━━━ Dataset records ━━━
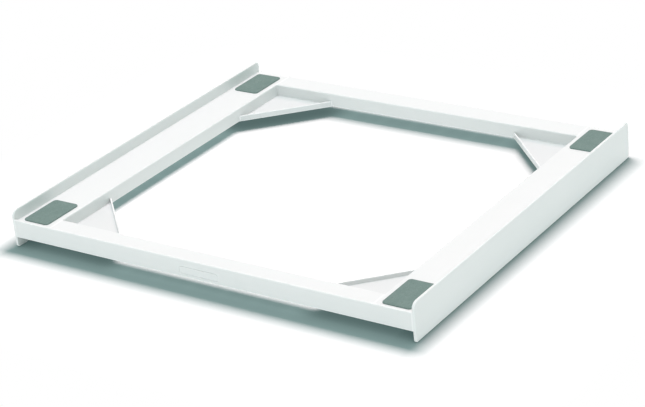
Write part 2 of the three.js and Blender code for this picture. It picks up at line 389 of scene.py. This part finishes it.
# the three effects with one material's values: tone and height of its grain, masks of rub and dust
def useEffects(tree, look):
    grain = useGroup(tree, grainGroup, {"Grain Size": look["grainSize"],
                                        "Cloud Size": look["cloudSize"]})
    rub = useGroup(tree, wearGroup, {"Reach": look["rubReach"], "Patch Size": look["rubPatch"],
                                     "Cover": look["rubCover"], "Strength": look["rubStrength"]})
    dust = useGroup(tree, dustGroup, {"Cloud Size": look["dustCloud"], "Strength": look["dustStrength"]})
    return grain["Tone"], grain["Height"], rub["Mask"], dust["Mask"]


# a noise's tone, spread from the first of the wanted values to the second
def spread(tree, tone, wanted):
    return mapRange(tree, tone, effects["toneRange"], wanted)


# rubbed edges, and dust on top of them, over a material's own colour
def weathered(tree, color, rub, dust, look):
    rubbed = mixColor(tree, rub, color, look["rubbedColor"])
    return mixColor(tree, dust, rubbed, look["dustColor"])


def pitted(tree, height, look):
    return addNode(tree, "ShaderNodeBump", {"Height": height, "Strength": look["grainStrength"],
                                            "Distance": look["grainDepth"] * mm}).outputs[0]


def finishMaterial(tree, inputs):
    shader = addNode(tree, "ShaderNodeBsdfPrincipled", inputs)
    addNode(tree, "ShaderNodeOutputMaterial", {"Surface": shader.outputs[0]})


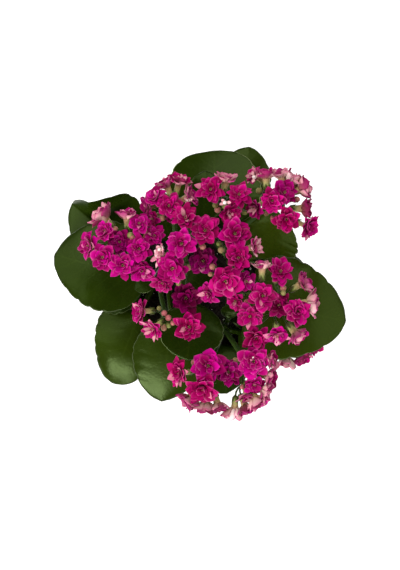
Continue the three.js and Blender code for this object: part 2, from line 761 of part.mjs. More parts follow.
━━━
Set task: Make a verbatim copy of every entry shown above.

Final answer:
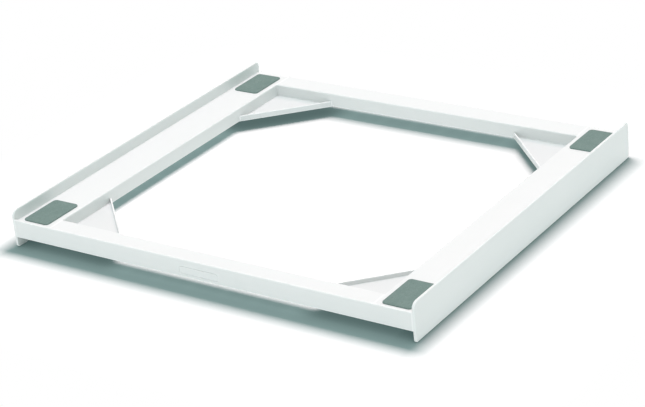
Write part 2 of the three.js and Blender code for this picture. It picks up at line 389 of scene.py. This part finishes it.
# the three effects with one material's values: tone and height of its grain, masks of rub and dust
def useEffects(tree, look):
    grain = useGroup(tree, grainGroup, {"Grain Size": look["grainSize"],
                                        "Cloud Size": look["cloudSize"]})
    rub = useGroup(tree, wearGroup, {"Reach": look["rubReach"], "Patch Size": look["rubPatch"],
                                     "Cover": look["rubCover"], "Strength": look["rubStrength"]})
    dust = useGroup(tree, dustGroup, {"Cloud Size": look["dustCloud"], "Strength": look["dustStrength"]})
    return grain["Tone"], grain["Height"], rub["Mask"], dust["Mask"]


# a noise's tone, spread from the first of the wanted values to the second
def spread(tree, tone, wanted):
    return mapRange(tree, tone, effects["toneRange"], wanted)


# rubbed edges, and dust on top of them, over a material's own colour
def weathered(tree, color, rub, dust, look):
    rubbed = mixColor(tree, rub, color, look["rubbedColor"])
    return mixColor(tree, dust, rubbed, look["dustColor"])


def pitted(tree, height, look):
    return addNode(tree, "ShaderNodeBump", {"Height": height, "Strength": look["grainStrength"],
                                            "Distance": look["grainDepth"] * mm}).outputs[0]


def finishMaterial(tree, inputs):
    shader = addNode(tree, "ShaderNodeBsdfPrincipled", inputs)
    addNode(tree, "ShaderNodeOutputMaterial", {"Surface": shader.outputs[0]})


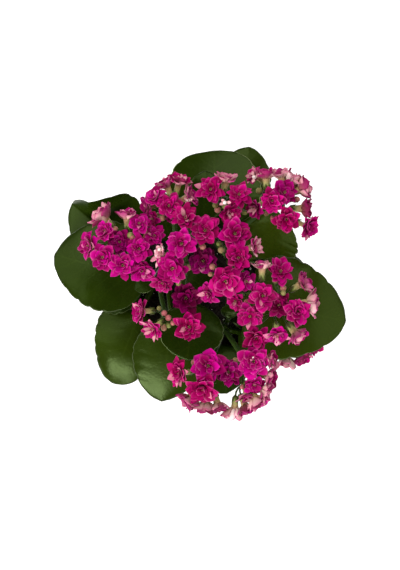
Continue the three.js and Blender code for this object: part 2, from line 761 of part.mjs. More parts follow.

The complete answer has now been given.